Response cost in terms of foraging conditions was also manipulated in this study by varying the amount of time that the rat was on the maze per session. Widman and colleagues (2000) proposed that a high response cost is inherent in free operant tasks, because the nature of the task engages rats’ natural foraging behavior, and it was this high response cost that explained the success of rats learning TPL in free operant tasks. Because the rats have only limited access to food, they would therefore place a high cost on maximizing the amount of food obtained in the patch. If this is true, we should have found that groups with a shorter amount of time on the maze (i.e., VR2 and TO-VR2) would outperform the groups that were on the maze longer (i.e., VR2 10-min and TO-VR2 10-min). However, there was no difference between the groups despite a large difference in the length of the sessions. These results challenge the Widman et al. (2000) theory, which suggested that the response cost in the free operant tasks was still high because rats try to maximize the amount of food obtained in a patch and there is a higher cost placed on this behavior when there is a limited patch duration. Therefore, it would appear that high response cost, in terms of either effort or time on the maze, does not predict improved performance in free operant daily TPL tasks.

The results also did not support the species-typical behavior hypothesis. Surprisingly, the addition of a 2-min time-out period at the start of each session resulted in poorer performance. This is in direct contradiction to our hypothesis that the time-out period would result in improved performance because it would allow rats time to patrol the maze without that exploratory behavior being scored as an error. Carr and Wilkie (1997b, 1999) successfully implemented time-out periods in their operant box studies of daily TPL.Footnote 2 In these studies, the rats’ first lever press was not indicative of learning, because the rats patrolled the box and pressed a variety of levers before settling on the correct lever. However, in our case, the first lever press did show evidence of task acquisition, which suggests that in our paradigm, the rats did not need a time-out period in which lever presses were not counted toward reinforcement. Instead, rats in the present study may have satisfied their exploratory tendencies simply by exploring the maze, rather than pressing the levers. This might also explain the discrepancies between the first arm choice and first press data. Therefore, the first press and prereinforcement presses are a more accurate measure of what the rat has learned, because the first arm choice is confounded by species-typical exploratory behavior.

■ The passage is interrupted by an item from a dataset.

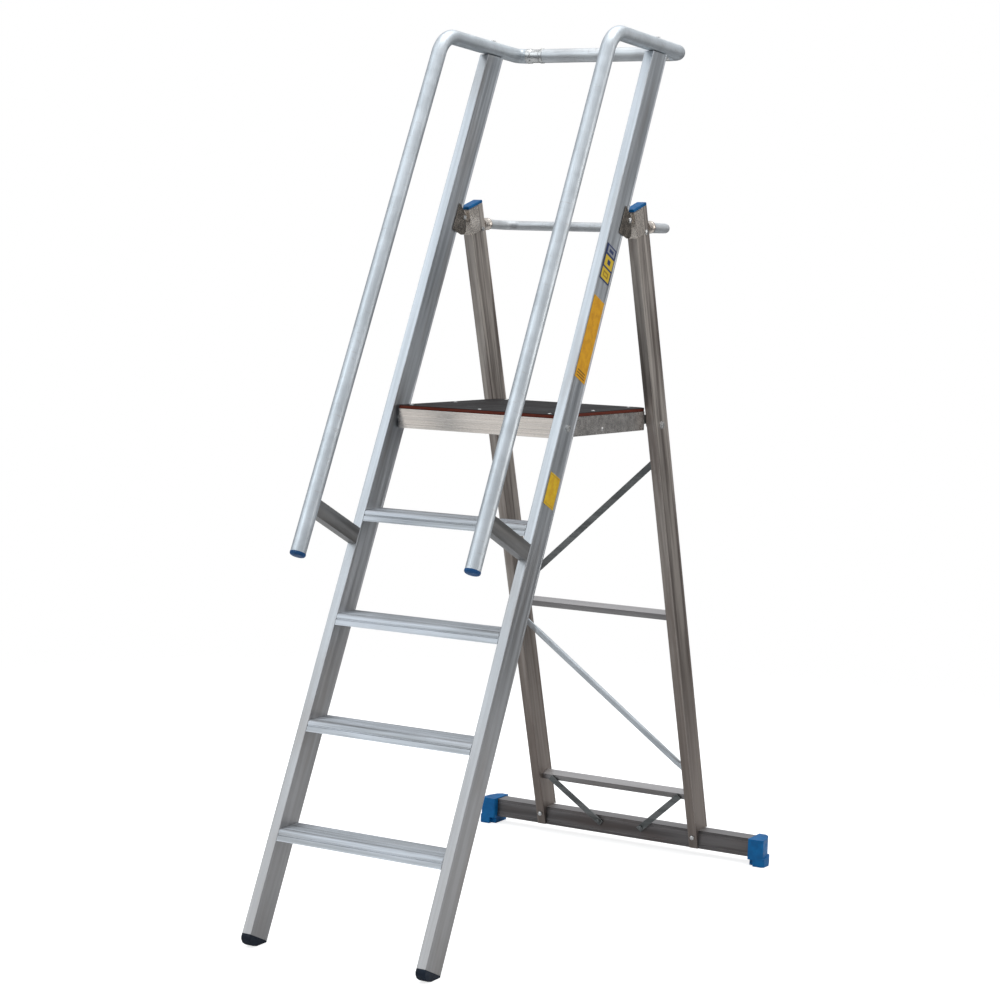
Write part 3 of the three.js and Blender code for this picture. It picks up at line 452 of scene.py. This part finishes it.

This raises an important question about whether rats in discrete trial daily TPL tasks did, in fact, learn the discrimination but, because of the dependent measures used, this learning was not evident. In the majority of the unsuccessful discrete trial daily TPL designs, the dependent variable was first arm choice (e.g., T-maze in Means et al., 2000; radial arm mazes in Thorpe et al., 2003, and White & Timberlake, 1990).The role of response cost in discrete trial experiments may not be to increase “learning” but, rather, to inhibit species-typical exploratory behaviors. What is puzzling, however, is why exploratory behavior is a problem in TPL designs but not in similar fields, such as spatial learning. For example, in successful spatial learning studies (e.g., Skinner et al., 2003), the rat’s first arm choice data show evidence of learning.

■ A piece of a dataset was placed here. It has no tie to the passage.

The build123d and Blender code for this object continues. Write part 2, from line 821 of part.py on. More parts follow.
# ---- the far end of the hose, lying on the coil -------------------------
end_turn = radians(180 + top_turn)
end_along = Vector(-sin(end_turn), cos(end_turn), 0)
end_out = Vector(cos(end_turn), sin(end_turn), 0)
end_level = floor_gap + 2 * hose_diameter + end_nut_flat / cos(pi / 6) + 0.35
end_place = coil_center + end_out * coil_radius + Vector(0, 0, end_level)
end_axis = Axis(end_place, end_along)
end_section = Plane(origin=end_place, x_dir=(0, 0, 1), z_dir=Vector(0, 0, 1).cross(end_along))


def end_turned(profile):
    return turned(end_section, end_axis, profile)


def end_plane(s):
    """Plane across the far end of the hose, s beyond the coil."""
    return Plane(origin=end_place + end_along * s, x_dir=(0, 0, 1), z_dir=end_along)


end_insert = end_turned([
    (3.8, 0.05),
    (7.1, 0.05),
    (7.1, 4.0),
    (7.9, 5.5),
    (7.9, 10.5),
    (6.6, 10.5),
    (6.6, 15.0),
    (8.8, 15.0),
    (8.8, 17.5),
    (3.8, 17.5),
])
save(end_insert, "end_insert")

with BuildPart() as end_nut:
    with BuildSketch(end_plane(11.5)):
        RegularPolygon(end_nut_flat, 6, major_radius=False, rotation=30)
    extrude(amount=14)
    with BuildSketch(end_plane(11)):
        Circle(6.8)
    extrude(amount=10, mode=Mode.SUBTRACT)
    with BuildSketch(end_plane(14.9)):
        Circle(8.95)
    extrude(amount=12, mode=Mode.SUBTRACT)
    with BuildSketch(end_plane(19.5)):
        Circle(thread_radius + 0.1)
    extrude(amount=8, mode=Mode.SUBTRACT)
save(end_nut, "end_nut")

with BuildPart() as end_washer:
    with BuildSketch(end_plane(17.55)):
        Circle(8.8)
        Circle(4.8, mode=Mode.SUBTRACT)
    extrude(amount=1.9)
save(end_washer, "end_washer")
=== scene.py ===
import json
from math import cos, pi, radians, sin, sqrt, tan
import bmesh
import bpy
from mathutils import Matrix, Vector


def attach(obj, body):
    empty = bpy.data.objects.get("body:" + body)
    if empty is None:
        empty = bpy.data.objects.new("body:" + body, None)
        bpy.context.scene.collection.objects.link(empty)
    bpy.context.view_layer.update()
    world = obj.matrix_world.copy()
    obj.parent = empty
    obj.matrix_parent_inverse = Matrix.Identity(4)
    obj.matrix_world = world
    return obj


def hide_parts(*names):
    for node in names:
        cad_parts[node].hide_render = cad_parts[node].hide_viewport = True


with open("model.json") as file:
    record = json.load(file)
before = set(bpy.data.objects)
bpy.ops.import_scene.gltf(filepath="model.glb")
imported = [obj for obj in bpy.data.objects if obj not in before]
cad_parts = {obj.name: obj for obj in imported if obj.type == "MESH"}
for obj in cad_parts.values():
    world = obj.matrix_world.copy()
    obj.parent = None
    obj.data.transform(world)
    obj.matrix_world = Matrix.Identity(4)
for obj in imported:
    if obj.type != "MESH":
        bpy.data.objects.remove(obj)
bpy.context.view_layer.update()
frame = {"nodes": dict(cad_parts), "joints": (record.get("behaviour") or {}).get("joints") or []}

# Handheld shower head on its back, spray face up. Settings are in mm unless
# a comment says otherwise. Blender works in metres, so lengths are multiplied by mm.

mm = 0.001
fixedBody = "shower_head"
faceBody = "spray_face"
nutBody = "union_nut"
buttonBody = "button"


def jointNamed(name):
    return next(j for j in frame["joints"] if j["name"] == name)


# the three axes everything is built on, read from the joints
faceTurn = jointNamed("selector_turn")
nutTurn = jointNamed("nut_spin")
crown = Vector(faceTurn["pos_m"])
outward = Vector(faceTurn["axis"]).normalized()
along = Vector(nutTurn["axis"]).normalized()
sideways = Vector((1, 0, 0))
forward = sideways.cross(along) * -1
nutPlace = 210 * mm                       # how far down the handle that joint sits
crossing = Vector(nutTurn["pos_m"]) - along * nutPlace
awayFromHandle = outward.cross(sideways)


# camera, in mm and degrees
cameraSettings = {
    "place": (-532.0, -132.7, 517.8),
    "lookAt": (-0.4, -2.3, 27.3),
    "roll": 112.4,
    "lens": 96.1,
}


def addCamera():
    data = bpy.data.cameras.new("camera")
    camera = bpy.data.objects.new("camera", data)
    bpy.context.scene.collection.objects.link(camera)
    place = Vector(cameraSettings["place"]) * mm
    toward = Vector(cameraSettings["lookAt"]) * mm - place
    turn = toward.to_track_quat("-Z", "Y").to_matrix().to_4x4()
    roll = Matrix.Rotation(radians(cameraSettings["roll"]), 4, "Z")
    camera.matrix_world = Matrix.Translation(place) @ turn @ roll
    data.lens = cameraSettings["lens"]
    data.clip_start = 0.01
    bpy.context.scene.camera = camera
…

Given that neither the intrusive effect of exploratory behaviors nor response cost is able to fully explain why rats perform better on free operant versions of the task, we must look for other possible explanations. First, it is possible that performing an operant behavior in the goal location strengthens the TP association; however, it is not readily apparent why this would be so. Second, most free operant studies use variable ratio reinforcement schedules, and the desired response in the correct location may be bolstered by the partial reinforcement schedule. Third, in free operant tasks, the behavior is performed many times in a session, as compared with the single-arm choice that is often employed in discrete trial tasks, and this increase in the number of trials may have a positive effect on performance. However if this were the case, we would have expected the 10-min groups to outperform the other groups. And finally, sessions are typically longer in free operant tasks than in discrete trial tasks, and therefore, the rats spend significantly more time in the correct location than they do in discrete trial tasks. As a result of increased responding and session duration, the rats in free operant tasks also receive much more of the reward than they would in discrete trial daily TPL studies. But again, if either the time on the maze or the amount of food was important, we would have expected to see improved performance in the 10-min groups.

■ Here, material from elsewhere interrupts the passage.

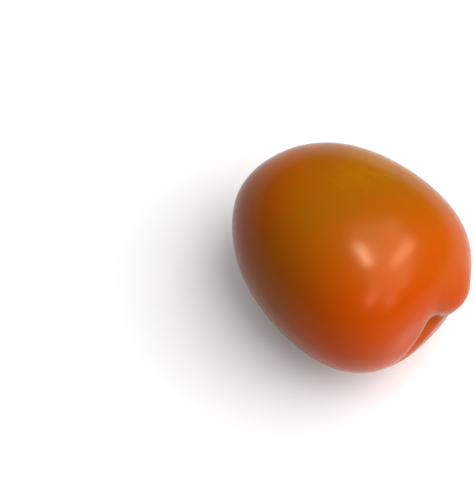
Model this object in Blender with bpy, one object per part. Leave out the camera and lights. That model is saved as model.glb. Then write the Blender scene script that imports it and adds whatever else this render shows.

Another possibility comes from an occasion-setting hypothesis proposed by Means, Ginn, et al. (2000), which suggests that rats use time of day as an occasion setter rather than as a discriminative stimulus. When the rat is in the start location, time might simply signal that food is available, rather than signaling what response should be made. Expanding on this, it is possible that when the maze is traversed, visual, tactile, olfactory, or positional cues act as discriminative cues that signal what response should be performed. Therefore, rats might not be able to choose the correct response (i.e., pressing the correct lever) until they are in the correct physical location. This would explain why the first arm choice is not a good indicator of learning but first leverpress is.

The distinction between the species-typical exploratory behaviors and the occasion-setting hypotheses is similar to the performance versus learning distinction. In the species-typical behavior situation, it is assumed that the rats know the TP contingencies and a high response cost is necessary to inhibit the exploratory behaviors that mask evidence of this learning. In the occasion-setting scenario, it is assumed that the rats do not know the TP contingency and a high response cost is necessary for the rats to bind the information together. Future research is still needed to determine which of these two hypotheses is correct.

Importantly, the results of this study stress the importance of carefully choosing the dependent measure in daily TPL tasks. In the present study, it would have been concluded that none of the groups learned the task if we had measured and analyzed only the first arm choice. It was only when we included analysis of the first lever press and the percentage of presses to the correct lever prior to reinforcement that we saw concrete evidence that the rats did, in fact, learn the TP association. Future research on daily TPL, using either free operant or discrete trial designs, needs to be cognizant of this issue.